A fé católica ainda está viva, embora gravemente doente, sobretudo devido a estas mulheres do povo que a humanizaram com a sua piedade, com beijos e carícias, salvaram-na com a sua transgressão: «O ramo de ouro virgiliano é a pietas» (De Luca, Introdução, p. LXVI). E assim, com as suas mãos e com os seus beijos alcançaram verdadeiramente a Deus e escreveram os seus lindíssimos “kerigma” populares, diferentes dos do catecismo, mas que tinham o cheiro e o perfume da vida e do pão: «Cristo foi semeado pelo Criador, germinou, amadureceu, foi ceifado, amarrado num molho, transportado para a eira, debulhado, joeirado, moído, fechado num forno e, depois de três dias, tirado para fora e comido como pão» (citado in De Martino, p. 343).

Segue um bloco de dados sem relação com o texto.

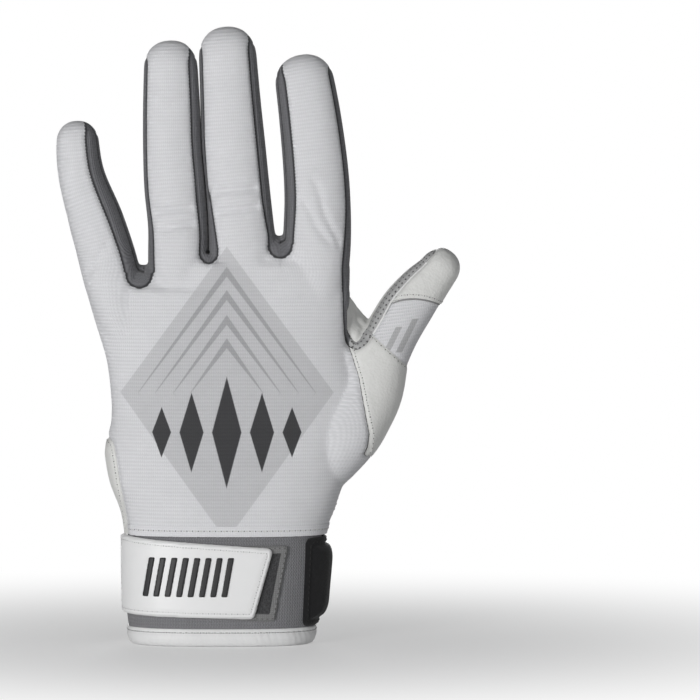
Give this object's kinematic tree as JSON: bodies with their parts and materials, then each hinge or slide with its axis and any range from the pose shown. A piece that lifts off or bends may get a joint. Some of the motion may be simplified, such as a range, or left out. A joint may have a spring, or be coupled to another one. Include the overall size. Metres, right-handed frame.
{
  "type": "protective inner glove",
  "caption": "Padded inner glove for a left hand: knit back, leather palm with foam pads, gusseted fingers, elastic cuff, wrist strap and pull tab.",
  "frame": {"origin": "middle of the footprint of the whole glove, on the plane that its hem stands on", "axes": "+Z from the hem to the fingertips, +X towards the thumb, +Y out of the palm"},
  "size_m": [0.1548, 0.0676, 0.2373],
  "materials": {
    "knit": "ribbed mesh knit, grey print",
    "leather": "soft white synthetic leather, fine grain",
    "fourchette": "dark grey stretch knit",
    "mesh_strip": "light grey perforated mesh",
    "elastic": "ribbed grey elastic",
    "binding": "white bound edge",
    "strap_coating": "smooth white coated leather",
    "hook_and_loop": "black loop fabric",
    "black_rubber": "satin moulded rubber",
    "black_padding": "black padded neoprene",
    "black_webbing": "woven black webbing",
    "foam": "soft closed-cell foam"
  },
  "bodies": {
    "hand": {"palm_pad": "foam", "pinky_ring_web": "fourchette", "ring_middle_web": "fourchette", "middle_index_web": "fourchette", "thumb_crotch_gusset": "fourchette", "wrist_gore": "leather", "hand_back_knit": "knit", "thumb_base_leather": "leather", "palm_leather": "leather", "cuff_elastic": "elastic", "hem_binding": "binding", "closure_patch": "hook_and_loop", "wrist_side_pad": "black_padding"},
    "index_lower": {"index_pad_lower": "foam", "index_fourchette_pinky_side_lower": "fourchette", "index_fourchette_thumb_side_lower": "fourchette", "index_back_lower": "knit", "index_palm_lower": "leather"},
    "index_upper": {"index_pad_upper": "foam", "index_fourchette_pinky_side_upper": "fourchette", "index_fourchette_thumb_side_upper": "fourchette", "index_back_upper": "knit", "index_palm_upper": "leather"},
    "middle_lower": {"middle_pad_lower": "foam", "middle_fourchette_pinky_side_lower": "fourchette", "middle_fourchette_thumb_side_lower": "fourchette", "middle_back_lower": "knit", "middle_palm_lower": "leather"},
    "middle_upper": {"middle_pad_upper": "foam", "middle_fourchette_pinky_side_upper": "fourchette", "middle_fourchette_thumb_side_upper": "fourchette", "middle_back_upper": "knit", "middle_palm_upper": "leather"},
    "ring_lower": {"ring_pad_lower": "foam", "ring_fourchette_pinky_side_lower": "fourchette", "ring_fourchette_thumb_side_lower": "fourchette", "ring_back_lower": "knit", "ring_palm_lower": "leather"},
    "ring_upper": {"ring_pad_upper": "foam", "ring_fourchette_pinky_side_upper": "fourchette", "ring_fourchette_thumb_side_upper": "fourchette", "ring_back_upper": "knit", "ring_palm_upper": "leather"},
    "pinky_lower": {"pinky_pad_lower": "foam", "pinky_fourchette_thumb_side_lower": "fourchette", "pinky_back_lower": "knit", "pinky_palm_lower": "leather"},
    "pinky_upper": {"pinky_fourchette_thumb_side_upper": "fourchette", "pinky_back_upper": "knit", "pinky_palm_upper": "leather"},
    "thumb_lower": {"thumb_knuckle_knit_lower": "knit", "thumb_side_strip_lower": "mesh_strip", "thumb_palm_lower": "leather"},
    "thumb_upper": {"thumb_knuckle_knit_upper": "knit", "thumb_side_strip_upper": "mesh_strip", "thumb_palm_upper": "leather", "thumb_cap": "leather"},
    "strap": {"strap": "strap_coating", "strap_grip": "black_rubber"},
    "pull_tab": {"pull_tab": "black_webbing"}
  },
  "joints": [
    {"name": "index_knuckle", "type": "hinge", "parent": "hand", "child": "index_lower", "pos_m": [0.0227, 0.00589, 0.147], "axis": [-1, 0, 0], "range_deg": [0, 85]},
    {"name": "index_bend", "type": "hinge", "parent": "index_lower", "child": "index_upper", "pos_m": [0.02244, 0.00566, 0.18314], "axis": [-0.9962, 0, -0.0871], "range_deg": [0, 95]},
    {"name": "middle_knuckle", "type": "hinge", "parent": "hand", "child": "middle_lower", "pos_m": [-0.0052, 0.00589, 0.147], "axis": [-1, 0, 0], "range_deg": [0, 85]},
    {"name": "middle_bend", "type": "hinge", "parent": "middle_lower", "child": "middle_upper", "pos_m": [-0.00939, 0.00569, 0.18814], "axis": [-0.9981, 0, -0.0609], "range_deg": [0, 95]},
    {"name": "ring_knuckle", "type": "hinge", "parent": "hand", "child": "ring_lower", "pos_m": [-0.0313, 0.00579, 0.147], "axis": [-1, 0, 0], "range_deg": [0, 85]},
    {"name": "ring_bend", "type": "hinge", "parent": "ring_lower", "child": "ring_upper", "pos_m": [-0.03331, 0.00546, 0.18566], "axis": [-0.9992, 0, -0.0388], "range_deg": [0, 95]},
    {"name": "pinky_knuckle", "type": "hinge", "parent": "hand", "child": "pinky_lower", "pos_m": [-0.0549, 0.00549, 0.1371], "axis": [-1, 0, 0], "range_deg": [0, 85]},
    {"name": "pinky_bend", "type": "hinge", "parent": "pinky_lower", "child": "pinky_upper", "pos_m": [-0.06373, 0.00508, 0.16794], "axis": [-0.9408, 0, -0.339], "range_deg": [0, 95]},
    {"name": "thumb_swing", "type": "hinge", "parent": "hand", "child": "thumb_lower", "pos_m": [0.04957, 0.01114, 0.10938], "axis": [-0.892, 0, 0.452], "range_deg": [0, 45]},
    {"name": "thumb_bend", "type": "hinge", "parent": "thumb_lower", "child": "thumb_upper", "pos_m": [0.05662, 0.01106, 0.12152], "axis": [-0.8601, 0, 0.5102], "range_deg": [0, 65]},
    {"name": "strap_peel", "type": "hinge", "parent": "hand", "child": "strap", "pos_m": [-0.0543, -0.00971, 0.026], "axis": [0, 0, -1], "range_deg": [0, 110]},
    {"name": "tab_lift", "type": "hinge", "parent": "hand", "child": "pull_tab", "pos_m": [-0.0168, 0.01769, 0.0374], "axis": [1, 0, 0], "range_deg": [0, 110]}
  ]
}
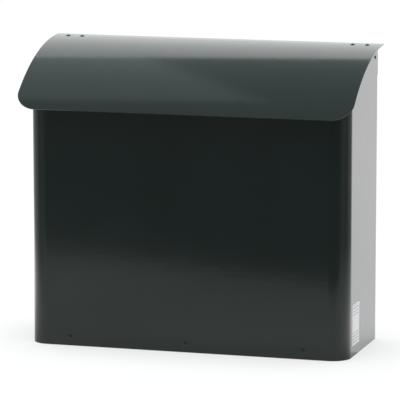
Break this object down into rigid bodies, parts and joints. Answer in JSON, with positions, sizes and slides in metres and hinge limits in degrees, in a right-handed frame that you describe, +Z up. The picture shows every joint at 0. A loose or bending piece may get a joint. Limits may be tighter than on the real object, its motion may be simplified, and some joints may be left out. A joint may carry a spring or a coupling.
{
  "type": "wall mounted mailbox",
  "caption": "Wall mounted sheet-metal mailbox with rounded front corners and a curved overhanging top lid hinged at the rear.",
  "frame": {"origin": "centre of the four wall-screw holes, on the wall's surface", "axes": "+Y points into the wall, square to it; +X to the right as seen from the front; +Z up"},
  "size_m": [0.4, 0.169, 0.3503],
  "materials": {
    "body_paint": "satin",
    "painted_rivet": "satin",
    "bracket_steel": "satin",
    "rivet_aluminium": "satin",
    "mandrel_steel": "dull",
    "washer_nylon": "matte",
    "label_film": "satin",
    "bumper_rubber": "matte"
  },
  "bodies": {
    "housing": {"body_wrap": "body_paint", "back_panel": "body_paint", "floor_tray": "body_paint", "left_pivot_rivet": "painted_rivet", "right_pivot_rivet": "painted_rivet", "left_pivot_washer": "washer_nylon", "right_pivot_washer": "washer_nylon", "front_rivets": "painted_rivet", "front_rivet_mandrels": "mandrel_steel", "back_flange_rivets": "painted_rivet", "back_flange_rivet_mandrels": "mandrel_steel", "floor_rear_rivets": "painted_rivet", "floor_rear_rivet_mandrels": "mandrel_steel", "side_label": "label_film", "left_lid_bumper": "bumper_rubber", "right_lid_bumper": "bumper_rubber"},
    "lid_assembly": {"lid": "body_paint", "left_lid_bracket": "bracket_steel", "right_lid_bracket": "bracket_steel", "lid_rivets": "rivet_aluminium", "lid_rivet_mandrels": "mandrel_steel"}
  },
  "joints": [
    {"name": "lid_hinge", "type": "hinge", "parent": "housing", "child": "lid_assembly", "pos_m": [0, -0.0173, 0.1695], "axis": [-1, 0, 0], "range_deg": [0, 90]}
  ]
}
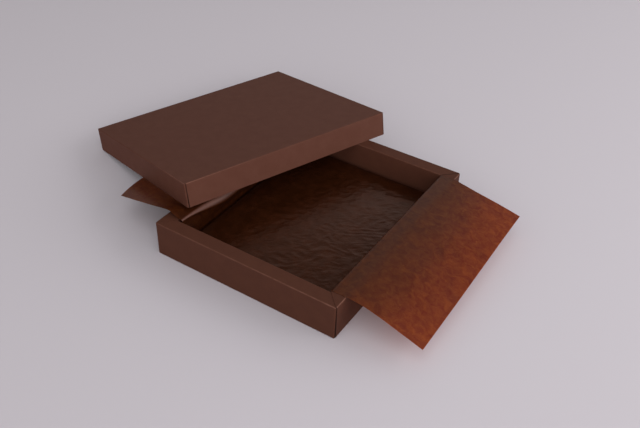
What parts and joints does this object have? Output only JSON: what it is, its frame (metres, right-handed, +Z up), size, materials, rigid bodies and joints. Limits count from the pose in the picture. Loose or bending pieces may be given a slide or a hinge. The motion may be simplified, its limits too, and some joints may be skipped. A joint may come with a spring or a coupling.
{
  "type": "praline box",
  "caption": "Open praline box: folded card tray with a crinkled base pad and a paper liner, its shallow card lid leaning half off the side.",
  "frame": {"origin": "middle of the tray's underside, on the surface that the box stands on", "axes": "+Z up, +Y along the tray's long side towards its back, +X across it towards the right; the tray's front faces -Y, and the lid leans off its left side, -X"},
  "size_m": [0.3385, 0.2488, 0.049],
  "materials": {
    "tray_card": "matt dark brown folding board",
    "lid_card": "matt dark brown folding board",
    "liner_paper": "thin translucent brown glassine",
    "pad_cover": "crinkled dark brown pad paper, slightly glossy"
  },
  "bodies": {
    "root": {"tray": "tray_card", "lid": "lid_card", "liner": "liner_paper", "pad": "pad_cover"}
  },
  "joints": []
}
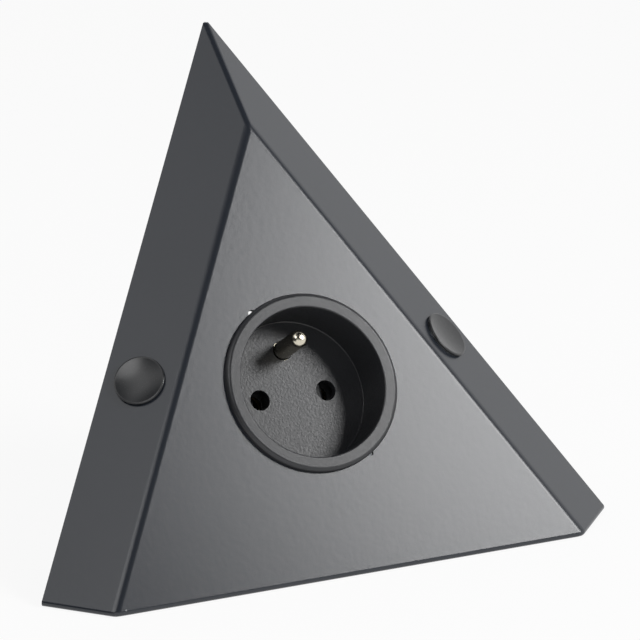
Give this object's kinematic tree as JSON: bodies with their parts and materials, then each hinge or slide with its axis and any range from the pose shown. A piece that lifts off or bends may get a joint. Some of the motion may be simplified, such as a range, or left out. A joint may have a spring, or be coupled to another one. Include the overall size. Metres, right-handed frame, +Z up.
{
  "type": "corner power socket",
  "caption": "Triangular corner power socket: folded sheet metal housing with a round recessed socket, earth pin, shutter, side caps and wall brackets.",
  "frame": {"origin": "centre of the bounding box, on the worktop", "axes": "+Z up from the worktop, -Y towards the front, +X to the right when seen from the front; the room corner is at +Y"},
  "size_m": [0.1618, 0.0952, 0.1228],
  "materials": {
    "housing": "black graphite powder coat, satin, with a fine texture",
    "socket_plastic": "black moulded thermoset, fine spark texture",
    "pin_nickel": "nickel plated, polished nose",
    "shutter_plastic": "grey moulded nylon",
    "spring_steel": "drawn music wire",
    "contact_brass": "stamped, as rolled",
    "zinc_steel": "bright zinc plated",
    "grommet_rubber": "moulded, matt",
    "cap_plastic": "moulded, black, satin"
  },
  "bodies": {
    "unit": {"housing": "housing", "socket_body": "socket_plastic", "contact_carrier": "socket_plastic", "terminal_cover": "socket_plastic", "earth_pin": "pin_nickel", "shutter_spring": "spring_steel", "contact_left": "contact_brass", "contact_right": "contact_brass", "earth_strap": "contact_brass", "terminal_screw_left": "zinc_steel", "terminal_screw_right": "zinc_steel", "terminal_screw_earth": "zinc_steel", "case_screw_1": "zinc_steel", "case_screw_2": "zinc_steel", "case_screw_3": "zinc_steel", "housing_screw_left": "zinc_steel", "housing_screw_right": "zinc_steel", "screw_cup_left": "zinc_steel", "screw_cup_right": "zinc_steel", "wall_bracket_left": "zinc_steel", "wall_bracket_right": "zinc_steel", "cable_grommet": "grommet_rubber", "cap_left": "cap_plastic", "cap_right": "cap_plastic"},
    "shutter": {"shutter": "shutter_plastic"}
  },
  "joints": [
    {"name": "shutter_slide", "type": "slide", "parent": "unit", "child": "shutter", "axis": [-1, 0, 0], "range_m": [0, 0.0032], "stiffness_N_per_m": 100, "springref_m": -0.004, "deforming": ["shutter_spring"]}
  ]
}
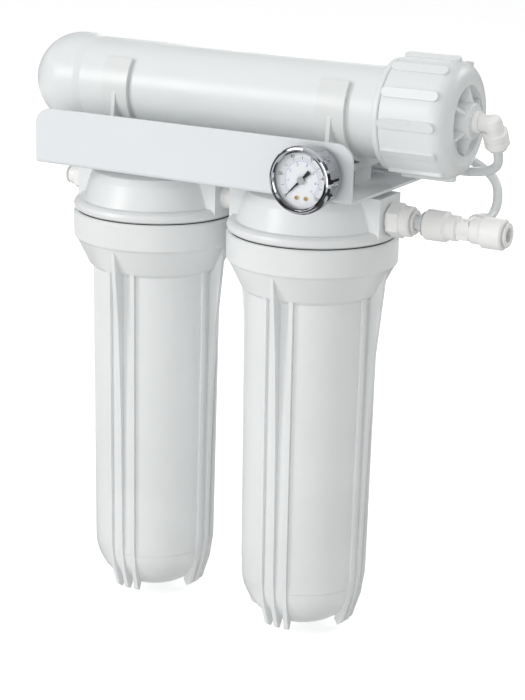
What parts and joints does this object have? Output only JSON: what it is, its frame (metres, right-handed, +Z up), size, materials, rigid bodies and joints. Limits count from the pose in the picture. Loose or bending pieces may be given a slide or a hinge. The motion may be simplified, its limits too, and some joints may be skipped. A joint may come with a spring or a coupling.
{
  "type": "reverse osmosis unit",
  "caption": "Wall-hung reverse osmosis unit: screw-on filter housings under a folded bracket, with a clipped membrane housing, push fittings, hoses and a pressure gauge.",
  "frame": {"origin": "on the wall face of the back plate, midway between the two wall slots", "axes": "+X to the right along the bracket, +Y towards the wall, +Z up"},
  "size_m": [0.3709, 0.1555, 0.411],
  "materials": {
    "bracket_sheet": "satin white powder coat",
    "zinc_screws": "zinc plated",
    "housing_plastic": "satin moulded polypropylene",
    "seal_rubber": "black nitrile",
    "sediment_fibre": "melt-blown fibre",
    "cartridge_plastic": "moulded polypropylene",
    "carbon": "sintered carbon",
    "gasket_foam": "soft foam rubber",
    "fitting_plastic": "ivory moulded acetal",
    "collet_plastic": "acetal with a light sheen",
    "hose_plastic": "slightly clear polyethylene",
    "membrane_shell": "glossy moulded polypropylene",
    "clip_plastic": "moulded polypropylene",
    "membrane_wrap": "wound tape",
    "core_plastic": "moulded ABS",
    "gauge_chrome": "polished",
    "gauge_glass": "clear lens",
    "dial_face": "printed white dial",
    "pointer_black": "matt black",
    "brass": "machined brass"
  },
  "bodies": {
    "root": {"bracket": "bracket_sheet", "head_screws_left": "zinc_screws", "head_screws_right": "zinc_screws", "clip_screws": "zinc_screws", "clip_nuts": "zinc_screws", "filter_head_left": "housing_plastic", "filter_head_right": "housing_plastic", "membrane_o_rings": "seal_rubber", "brine_seal": "seal_rubber", "inlet_connector": "fitting_plastic", "interstage_nipple": "fitting_plastic", "outlet_connector": "fitting_plastic", "outlet_tee": "fitting_plastic", "cap_elbow": "fitting_plastic", "permeate_elbow": "fitting_plastic", "concentrate_elbow": "fitting_plastic", "gauge_elbow": "fitting_plastic", "gauge_tee": "fitting_plastic", "gauge_tee_collets": "collet_plastic", "link_tube": "hose_plastic", "membrane_feed_hose": "hose_plastic", "tee_link_hose": "hose_plastic", "gauge_hose": "hose_plastic", "membrane_tube": "membrane_shell", "membrane_cap": "membrane_shell", "clip_left": "clip_plastic", "clip_right": "clip_plastic", "membrane_element": "membrane_wrap", "membrane_core": "core_plastic", "gauge_case": "gauge_chrome", "gauge_bezel": "gauge_chrome", "gauge_lens": "gauge_glass", "gauge_dial": "dial_face", "gauge_stem": "brass", "gauge_c_tube": "brass", "gauge_movement": "brass", "gauge_nuts": "brass", "dial_screws": "brass"},
    "left_cartridge": {"sediment_cartridge": "sediment_fibre", "sediment_core": "cartridge_plastic"},
    "left_sump": {"sump_left": "housing_plastic", "sump_o_ring_left": "seal_rubber"},
    "right_cartridge": {"carbon_block": "carbon", "carbon_cap_bottom": "cartridge_plastic", "carbon_cap_top": "cartridge_plastic", "carbon_gaskets": "gasket_foam"},
    "right_sump": {"sump_right": "housing_plastic", "sump_o_ring_right": "seal_rubber"},
    "pointer": {"gauge_pointer": "pointer_black", "gauge_arbor": "brass"},
    "inlet_release": {"inlet_collet": "collet_plastic"},
    "outlet_release": {"outlet_collet": "collet_plastic"},
    "tee_inlet_release": {"tee_inlet_collet": "collet_plastic"},
    "tee_outlet_release": {"tee_outlet_collet": "collet_plastic"},
    "tee_branch_release": {"tee_branch_collet": "collet_plastic"},
    "cap_elbow_release": {"cap_elbow_collet": "collet_plastic"},
    "permeate_release": {"permeate_collet": "collet_plastic"},
    "concentrate_release": {"concentrate_collet": "collet_plastic"},
    "gauge_elbow_release": {"gauge_elbow_collet": "collet_plastic"}
  },
  "joints": [
    {"name": "left_sump_drop", "type": "slide", "parent": "root", "child": "left_cartridge", "axis": [0, 0, -1], "range_m": [0, 0.01925]},
    {"name": "left_sump_turn", "type": "hinge", "parent": "left_cartridge", "child": "left_sump", "pos_m": [-0.06315, -0.068, -0.0855], "axis": [0, 0, -1], "range_deg": [0, 1260]},
    {"name": "right_sump_drop", "type": "slide", "parent": "root", "child": "right_cartridge", "axis": [0, 0, -1], "range_m": [0, 0.01925]},
    {"name": "right_sump_turn", "type": "hinge", "parent": "right_cartridge", "child": "right_sump", "pos_m": [0.06315, -0.068, -0.0855], "axis": [0, 0, -1], "range_deg": [0, 1260]},
    {"name": "gauge_pointer_turn", "type": "hinge", "parent": "root", "child": "pointer", "pos_m": [0.0981, -0.152, -0.0329], "axis": [0, 1, 0], "range_deg": [0, 270], "stiffness_Nm_per_rad": 0.0002},
    {"name": "inlet_collet_press", "type": "slide", "parent": "root", "child": "inlet_release", "axis": [1, 0, 0], "range_m": [0, 0.0014]},
    {"name": "outlet_collet_press", "type": "slide", "parent": "root", "child": "outlet_release", "axis": [-1, 0, 0], "range_m": [0, 0.0014]},
    {"name": "tee_inlet_collet_press", "type": "slide", "parent": "root", "child": "tee_inlet_release", "axis": [1, 0, 0], "range_m": [0, 0.0014]},
    {"name": "tee_outlet_collet_press", "type": "slide", "parent": "root", "child": "tee_outlet_release", "axis": [-1, 0, 0], "range_m": [0, 0.0014]},
    {"name": "tee_branch_collet_press", "type": "slide", "parent": "root", "child": "tee_branch_release", "axis": [0, -1, 0], "range_m": [0, 0.0014]},
    {"name": "cap_elbow_collet_press", "type": "slide", "parent": "root", "child": "cap_elbow_release", "axis": [0, -0.5, 0.866], "range_m": [0, 0.0014]},
    {"name": "permeate_collet_press", "type": "slide", "parent": "root", "child": "permeate_release", "axis": [1, 0, 0], "range_m": [0, 0.0014]},
    {"name": "concentrate_collet_press", "type": "slide", "parent": "root", "child": "concentrate_release", "axis": [1, 0, 0], "range_m": [0, 0.0014]},
    {"name": "gauge_elbow_collet_press", "type": "slide", "parent": "root", "child": "gauge_elbow_release", "axis": [1, 0, 0], "range_m": [0, 0.0014]}
  ],
  "couplings": [
    {"joint": "left_sump_drop", "follows": "left_sump_turn", "m_per_rad": 0.00087535},
    {"joint": "right_sump_drop", "follows": "right_sump_turn", "m_per_rad": 0.00087535}
  ]
}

Conclui-se, hoje, esta breve série sobre a Economia da Contrarreforma e conclui-se também a longa temporada – mais de dez anos – da minha terceira página dominical. Uma aventura maravilhosa: vi os anjos subir e descer a escada do paraíso, aprendi a Bíblia (quinze livros do Antigo Testamento comentados), os carismas, as vocações, descobri uma outra economia, talvez também um Deus mais próximo do coração dos pobres. Aprendemo-la juntos num caminho semanal tenaz, que nunca se interrompeu, apesar de tudo. Um caminho coletivo, sobretudo graças à confiança arriscada e talvez profética de Marco Tarquinio, que teve a coragem de confiar os comentários bíblicos a um economista. E com ele, hoje, termina, tem que terminar, só podia ser assim, porque este trabalho foi um verdadeiro trabalho a dois, desde a escolha dos temas aos títulos e subtítulos de cada artigo, revisto por ele até às vírgulas. Muitas felicidades para o novo diretor Marco Girardo; que possa continuar o espetáculo de fidelidade criativa do “Avvenire” da época que hoje termina. Nestes casos, agradecer é necessário, mas sabe a pouco. Acabou uma história, mas não acabou a história.